Exercise requirements - State the number of lines that hold the string "materials", with nothing added.
━━━━━━━━━━━━━━━━
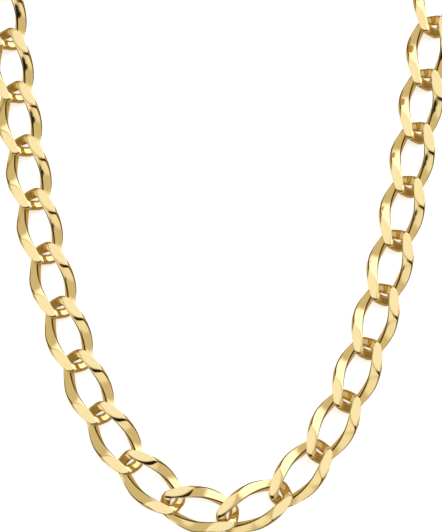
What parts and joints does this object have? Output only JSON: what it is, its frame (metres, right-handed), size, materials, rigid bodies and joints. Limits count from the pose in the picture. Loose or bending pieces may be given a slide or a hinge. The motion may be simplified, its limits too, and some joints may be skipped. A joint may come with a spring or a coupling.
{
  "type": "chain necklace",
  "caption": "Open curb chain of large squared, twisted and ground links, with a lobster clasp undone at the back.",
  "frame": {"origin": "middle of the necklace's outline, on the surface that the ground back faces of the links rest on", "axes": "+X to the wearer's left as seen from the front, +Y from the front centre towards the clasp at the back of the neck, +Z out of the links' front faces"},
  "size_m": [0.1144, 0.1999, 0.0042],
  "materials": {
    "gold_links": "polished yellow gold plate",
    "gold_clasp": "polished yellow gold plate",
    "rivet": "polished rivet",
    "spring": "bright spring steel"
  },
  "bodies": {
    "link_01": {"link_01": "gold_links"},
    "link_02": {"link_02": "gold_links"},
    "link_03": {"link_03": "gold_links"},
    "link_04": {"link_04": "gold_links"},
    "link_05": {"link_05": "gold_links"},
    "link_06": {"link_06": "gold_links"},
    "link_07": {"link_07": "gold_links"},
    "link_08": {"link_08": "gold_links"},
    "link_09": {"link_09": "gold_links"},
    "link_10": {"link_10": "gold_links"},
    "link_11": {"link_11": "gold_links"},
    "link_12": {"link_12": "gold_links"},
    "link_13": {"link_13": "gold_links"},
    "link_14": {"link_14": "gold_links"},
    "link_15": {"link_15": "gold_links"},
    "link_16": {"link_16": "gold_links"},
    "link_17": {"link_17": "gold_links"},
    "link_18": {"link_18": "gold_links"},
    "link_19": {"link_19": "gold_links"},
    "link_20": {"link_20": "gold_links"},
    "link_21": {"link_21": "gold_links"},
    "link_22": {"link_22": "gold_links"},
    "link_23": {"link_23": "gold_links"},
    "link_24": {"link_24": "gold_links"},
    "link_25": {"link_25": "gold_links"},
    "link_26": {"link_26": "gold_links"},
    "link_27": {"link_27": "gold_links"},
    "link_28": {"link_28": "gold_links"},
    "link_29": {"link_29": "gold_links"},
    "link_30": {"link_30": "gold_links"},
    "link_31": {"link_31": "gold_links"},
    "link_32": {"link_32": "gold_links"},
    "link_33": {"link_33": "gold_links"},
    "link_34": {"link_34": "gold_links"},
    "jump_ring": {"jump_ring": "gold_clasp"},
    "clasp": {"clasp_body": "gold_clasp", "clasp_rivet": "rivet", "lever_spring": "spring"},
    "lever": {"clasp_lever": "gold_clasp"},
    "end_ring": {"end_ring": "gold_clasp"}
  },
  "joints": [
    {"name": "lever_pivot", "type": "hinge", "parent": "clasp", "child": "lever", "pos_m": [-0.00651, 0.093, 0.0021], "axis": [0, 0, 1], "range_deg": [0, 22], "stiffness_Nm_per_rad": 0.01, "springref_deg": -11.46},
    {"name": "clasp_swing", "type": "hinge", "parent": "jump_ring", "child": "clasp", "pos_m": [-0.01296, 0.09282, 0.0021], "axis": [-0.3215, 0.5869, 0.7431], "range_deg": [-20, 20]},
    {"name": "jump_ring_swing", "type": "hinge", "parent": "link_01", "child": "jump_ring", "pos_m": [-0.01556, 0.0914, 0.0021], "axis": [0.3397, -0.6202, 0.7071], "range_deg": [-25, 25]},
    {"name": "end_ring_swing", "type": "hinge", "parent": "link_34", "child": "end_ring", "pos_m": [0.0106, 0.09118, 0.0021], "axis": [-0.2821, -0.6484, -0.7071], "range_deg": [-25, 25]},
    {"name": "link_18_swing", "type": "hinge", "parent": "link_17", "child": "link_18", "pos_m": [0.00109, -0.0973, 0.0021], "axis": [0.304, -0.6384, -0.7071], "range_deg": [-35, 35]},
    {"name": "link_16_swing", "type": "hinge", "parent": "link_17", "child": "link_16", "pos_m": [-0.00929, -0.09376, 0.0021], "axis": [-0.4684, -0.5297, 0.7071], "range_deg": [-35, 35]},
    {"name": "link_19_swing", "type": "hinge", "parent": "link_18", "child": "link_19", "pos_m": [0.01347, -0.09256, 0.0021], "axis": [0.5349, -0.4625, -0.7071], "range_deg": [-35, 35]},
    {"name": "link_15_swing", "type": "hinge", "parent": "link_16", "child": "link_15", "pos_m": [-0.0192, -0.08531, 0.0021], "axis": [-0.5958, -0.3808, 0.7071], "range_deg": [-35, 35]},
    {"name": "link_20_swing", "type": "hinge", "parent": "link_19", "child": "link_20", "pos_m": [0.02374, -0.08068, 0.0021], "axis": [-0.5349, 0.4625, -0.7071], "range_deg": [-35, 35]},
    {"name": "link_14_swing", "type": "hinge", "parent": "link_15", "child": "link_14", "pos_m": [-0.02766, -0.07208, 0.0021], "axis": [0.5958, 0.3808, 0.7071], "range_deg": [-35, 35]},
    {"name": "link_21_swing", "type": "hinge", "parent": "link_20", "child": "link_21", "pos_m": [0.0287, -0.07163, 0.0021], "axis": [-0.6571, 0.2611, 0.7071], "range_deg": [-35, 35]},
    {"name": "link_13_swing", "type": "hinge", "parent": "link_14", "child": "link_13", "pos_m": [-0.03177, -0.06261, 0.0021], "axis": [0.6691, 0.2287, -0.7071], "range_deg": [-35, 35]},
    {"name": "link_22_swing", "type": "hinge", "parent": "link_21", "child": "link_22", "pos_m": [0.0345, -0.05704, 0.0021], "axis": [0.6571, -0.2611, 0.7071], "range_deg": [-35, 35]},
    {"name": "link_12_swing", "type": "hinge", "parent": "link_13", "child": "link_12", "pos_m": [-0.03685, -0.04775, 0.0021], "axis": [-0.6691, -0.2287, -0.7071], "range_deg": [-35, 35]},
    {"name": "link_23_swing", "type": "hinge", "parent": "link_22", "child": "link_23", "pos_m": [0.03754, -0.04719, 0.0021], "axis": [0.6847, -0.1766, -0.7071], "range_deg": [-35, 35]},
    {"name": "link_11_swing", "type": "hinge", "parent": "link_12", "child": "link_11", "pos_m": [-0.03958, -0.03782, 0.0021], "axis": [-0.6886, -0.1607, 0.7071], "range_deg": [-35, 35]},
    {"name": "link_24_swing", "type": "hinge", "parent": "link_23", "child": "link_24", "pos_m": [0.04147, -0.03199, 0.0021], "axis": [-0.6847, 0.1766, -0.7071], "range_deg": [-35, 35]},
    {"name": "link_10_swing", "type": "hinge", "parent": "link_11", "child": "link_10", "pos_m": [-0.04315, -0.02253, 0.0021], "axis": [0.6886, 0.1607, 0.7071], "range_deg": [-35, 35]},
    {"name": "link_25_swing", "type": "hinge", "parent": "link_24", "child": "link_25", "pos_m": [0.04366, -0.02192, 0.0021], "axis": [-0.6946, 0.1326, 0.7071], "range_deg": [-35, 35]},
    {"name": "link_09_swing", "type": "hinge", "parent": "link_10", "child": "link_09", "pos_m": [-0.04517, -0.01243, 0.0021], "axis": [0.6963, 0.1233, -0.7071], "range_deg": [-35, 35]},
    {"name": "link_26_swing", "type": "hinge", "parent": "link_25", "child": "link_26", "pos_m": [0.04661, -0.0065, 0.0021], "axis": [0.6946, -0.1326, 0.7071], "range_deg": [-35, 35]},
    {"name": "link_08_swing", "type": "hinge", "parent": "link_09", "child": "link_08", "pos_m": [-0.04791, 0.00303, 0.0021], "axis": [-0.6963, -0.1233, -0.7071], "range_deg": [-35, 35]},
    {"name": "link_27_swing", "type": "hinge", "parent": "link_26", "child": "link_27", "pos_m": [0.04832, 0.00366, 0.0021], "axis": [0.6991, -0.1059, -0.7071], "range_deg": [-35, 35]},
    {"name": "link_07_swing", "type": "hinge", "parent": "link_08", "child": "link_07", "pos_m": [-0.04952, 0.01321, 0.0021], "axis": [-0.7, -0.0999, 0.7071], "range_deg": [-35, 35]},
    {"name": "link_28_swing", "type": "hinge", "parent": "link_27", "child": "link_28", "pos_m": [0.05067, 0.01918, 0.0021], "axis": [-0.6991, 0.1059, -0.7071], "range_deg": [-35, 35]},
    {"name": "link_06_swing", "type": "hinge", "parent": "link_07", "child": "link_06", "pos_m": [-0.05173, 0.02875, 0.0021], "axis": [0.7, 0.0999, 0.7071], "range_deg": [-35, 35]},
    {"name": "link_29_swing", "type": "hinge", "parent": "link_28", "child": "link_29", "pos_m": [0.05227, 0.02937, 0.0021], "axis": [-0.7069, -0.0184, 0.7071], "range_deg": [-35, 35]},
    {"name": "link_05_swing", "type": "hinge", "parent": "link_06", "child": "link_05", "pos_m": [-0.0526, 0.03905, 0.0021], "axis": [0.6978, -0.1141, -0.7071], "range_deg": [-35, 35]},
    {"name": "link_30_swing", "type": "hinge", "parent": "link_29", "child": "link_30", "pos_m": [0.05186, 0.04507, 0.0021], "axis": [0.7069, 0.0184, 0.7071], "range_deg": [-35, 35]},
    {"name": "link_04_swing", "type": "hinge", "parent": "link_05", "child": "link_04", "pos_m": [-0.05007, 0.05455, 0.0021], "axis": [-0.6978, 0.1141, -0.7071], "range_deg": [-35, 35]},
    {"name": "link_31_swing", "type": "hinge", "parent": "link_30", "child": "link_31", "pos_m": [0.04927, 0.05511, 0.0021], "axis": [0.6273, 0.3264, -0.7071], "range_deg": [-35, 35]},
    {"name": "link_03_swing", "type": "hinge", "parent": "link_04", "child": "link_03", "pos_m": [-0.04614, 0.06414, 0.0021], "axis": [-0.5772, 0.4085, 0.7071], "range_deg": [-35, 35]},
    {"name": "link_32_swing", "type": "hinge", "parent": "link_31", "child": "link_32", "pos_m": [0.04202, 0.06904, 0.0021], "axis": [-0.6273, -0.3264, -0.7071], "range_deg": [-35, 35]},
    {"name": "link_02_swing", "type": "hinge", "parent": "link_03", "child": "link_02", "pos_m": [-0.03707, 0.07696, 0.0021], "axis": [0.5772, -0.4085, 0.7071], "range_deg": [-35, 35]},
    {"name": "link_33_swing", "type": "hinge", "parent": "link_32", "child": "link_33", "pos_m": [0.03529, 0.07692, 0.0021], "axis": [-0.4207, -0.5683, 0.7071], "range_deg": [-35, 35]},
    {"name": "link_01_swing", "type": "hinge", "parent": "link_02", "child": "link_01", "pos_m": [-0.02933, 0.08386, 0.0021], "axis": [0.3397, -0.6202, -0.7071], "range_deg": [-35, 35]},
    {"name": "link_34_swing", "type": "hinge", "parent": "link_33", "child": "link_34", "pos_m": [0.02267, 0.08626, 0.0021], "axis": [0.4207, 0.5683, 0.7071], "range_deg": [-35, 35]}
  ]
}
━━━━━━━━━━━━━━━━
Answer in full - 2